Architecture is, of course, a largely visual profession. It is unusual among the arts, mostly, in that its form, at least in part, must follow its function. Successful architecture is not merely beautiful, not merely an expression of the artists' creative abilities, but it must also serve its purpose. Does that funky dome house actually work as a home? (Bucky Fuller's domes have a mixed history on that.) Does that moving roof over the stadium actually keep the weather out and is it sustainable? (Kinetic architecture rarely stays kinetic for very long.) Is that all-glass house cozy? (Homes for exhibitionists.) There is a lot of architectural theory going around. Some of it is pretty interesting. After all, it is a worthy endeavor to understand how humans relate to the spaces they occupy. As a rule, we live in rather bland boxes. For centuries, architects and artists have tried to imagine another kind of box, a better box, a more shapely box, organic boxes, transparent boxes, boxes in the sky, boxes underground, boxes without walls. A lot of these experiments have a certain appeal, but, in the end, the question we must always ask of architecture: does it work?

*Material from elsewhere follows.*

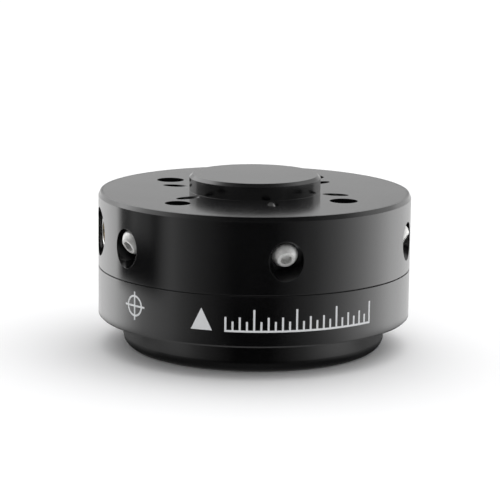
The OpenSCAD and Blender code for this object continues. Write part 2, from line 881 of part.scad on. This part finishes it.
// Insulated wires from the contact pins to the header.
module lead_wires() {
  color([0.7, 0.1, 0.1])
    on_connector()
      on_contacts()
        bore(wire_d, header_r + header_l, pin_rear_r);
}

coupling_plate();
housing_ring();
cover_ring();
tool_flange();
spring_element();
clamp_screws();
cover_screws();
rim_screws();
hub_screws();
stop_pins();
strain_gauges();
flex_circuit();
flex_socket();
main_board();
board_screws();
processor();
converter_chips();
driver_chips();
capacitors();
wire_header();
split_seal();
gap_seal();
connector_shell();
connector_insert();
contact_pins();
connector_nut();
connector_seal();
lead_wires();
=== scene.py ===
import json
import math

import bpy
from mathutils import Matrix, Vector


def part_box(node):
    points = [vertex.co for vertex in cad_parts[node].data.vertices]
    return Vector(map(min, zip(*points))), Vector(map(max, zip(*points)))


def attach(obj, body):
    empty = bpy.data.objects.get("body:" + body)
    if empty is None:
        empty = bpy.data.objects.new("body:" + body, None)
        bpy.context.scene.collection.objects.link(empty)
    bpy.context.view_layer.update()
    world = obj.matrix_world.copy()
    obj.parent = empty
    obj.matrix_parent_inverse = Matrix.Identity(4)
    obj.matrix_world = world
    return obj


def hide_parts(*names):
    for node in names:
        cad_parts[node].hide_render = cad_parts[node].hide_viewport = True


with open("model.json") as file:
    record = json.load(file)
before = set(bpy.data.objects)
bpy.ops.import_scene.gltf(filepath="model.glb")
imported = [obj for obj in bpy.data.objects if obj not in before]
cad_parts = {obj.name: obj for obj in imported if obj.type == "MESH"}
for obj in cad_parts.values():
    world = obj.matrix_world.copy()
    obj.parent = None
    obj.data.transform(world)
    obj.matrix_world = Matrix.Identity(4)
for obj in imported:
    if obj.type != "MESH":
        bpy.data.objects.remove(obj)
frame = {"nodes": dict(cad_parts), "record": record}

MM = 0.001
MM_A_METRE = 1000.0
TURN = 2 * math.pi
BODY_R = 37.5  # radius of the housing rings in millimetres
PRINT_COLOUR = (0.62, 0.63, 0.64)
PRINT_ROUGH = 0.5
SHARP_ANGLE = math.radians(35)
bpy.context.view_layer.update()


# ---- node helpers ----

def add(tree, kind, props=None, **inputs):
    """Adds a node. Inputs go by name with _ for a space, or by number as i0, i1."""
    node = tree.nodes.new(kind)
    for key, value in (props or {}).items():
        setattr(node, key, value)
    for key, value in inputs.items():
        by_number = key[0] == "i" and key[1:].isdigit()
        socket = node.inputs[int(key[1:]) if by_number else key.replace("_", " ")]
        if isinstance(value, bpy.types.NodeSocket):
            tree.links.new(value, socket)
        elif isinstance(value, tuple) and len(value) == 3 and socket.type == "RGBA":
            socket.default_value = (*value, 1.0)
        else:
            socket.default_value = value
    return node


def calc(tree, operation, a, b=0.0, c=0.0):
    """A Math node."""
    return add(tree, "ShaderNodeMath", {"operation": operation}, i0=a, i1=b, i2=c).outputs[0]


def between(tree, value, low, high, to_low=0.0, to_high=1.0):
    """Goes smoothly from to_low to to_high as value goes from low to high, in either direction."""
    return add(
        tree, "ShaderNodeMapRange", {"interpolation_type": "SMOOTHSTEP", "clamp": True},
        Value=value, From_Min=low, From_Max=high, To_Min=to_low, To_Max=to_high,
    ).outputs[0]


def noise(tree, where, scale, detail):
    """A noise of about 0.5 that varies scale times a metre."""
    return add(tree, "ShaderNodeTexNoise", Vector=where, Scale=scale, Detail=detail).outputs[0]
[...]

That doesn't mean that the thought experiments aren't worthy, but they can get rather esoteric. Visit the design department of any university, and the drawings in evidence can engender eye-rolling at their abstract (often trendily so) nature. You can't actually live in a lot of these things. Meanwhile, there will always be the iconoclasts who draw the theory back to some sense of reality. They do this without entirely abandoning academic interest in exploration. Here, in this "graphic novel" designer and artist Jiminez Lai places questions of architectural theory in the accessible context of witty and engaging drawings and a thin but coherent plot in which we explore what it means to have a building surrounding us. It is an unusual context in which to place the argument, but consider that those who construct graphic novels, comic books, animated films and live-action movies (the much-admired Black Panther or Blade Runner feature both positive and negative urban visions) all develop their own sense of urban style. To make a story work, its landscape must have some kind of humane rhythm and logic. On the other hand "No Place", after all, is literally Utopia.

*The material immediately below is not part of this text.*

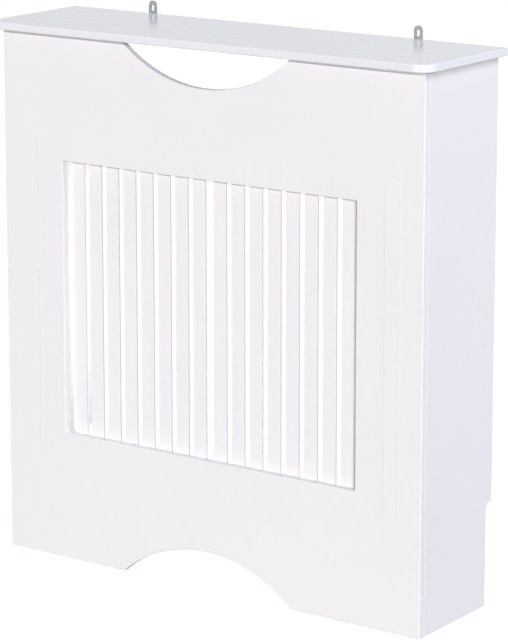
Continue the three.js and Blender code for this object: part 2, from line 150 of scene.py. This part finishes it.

Lai tells a story of a world in the future, in which we are intimately involved in the construction of the spaces that surround us, some of them urban in scale, but many of them small, intimate cubicles of space that evoke memories of Archigram, the Ant Farm, and other witty architectural experiments. Here, we have a vast Noah's Ark flying to a refuge ten thousand lightyears distant. There is a giant building rising from New York's Central Park, touching the troposphere. There are the beginnings of the space elevator to orbit. And there are efficient living pods, the kind architects have dallied with for close to a century. Along the way, his nameless characters discuss and argue the features of this esoteric environment. The book relies upon visual meditation rather than any long exposition upon theory. It is evocative in its language and lyrical in its artwork. Lai, who founded a design group called Bureau Spectacular, and whose work has appeared at the San Francisco Museum of Modern Art, works in the realm of the imaginary and theoretical, mixing the two and creating an oddly accessible document, witty and yet not overly simplified. Lai works in a hybrid realm of the comic and architectural, creating these emotive drawings and building complex and esoteric models. This small volume (which may have benefitted from being printed in a larger format) is just a jumping off point in this architectural exploration.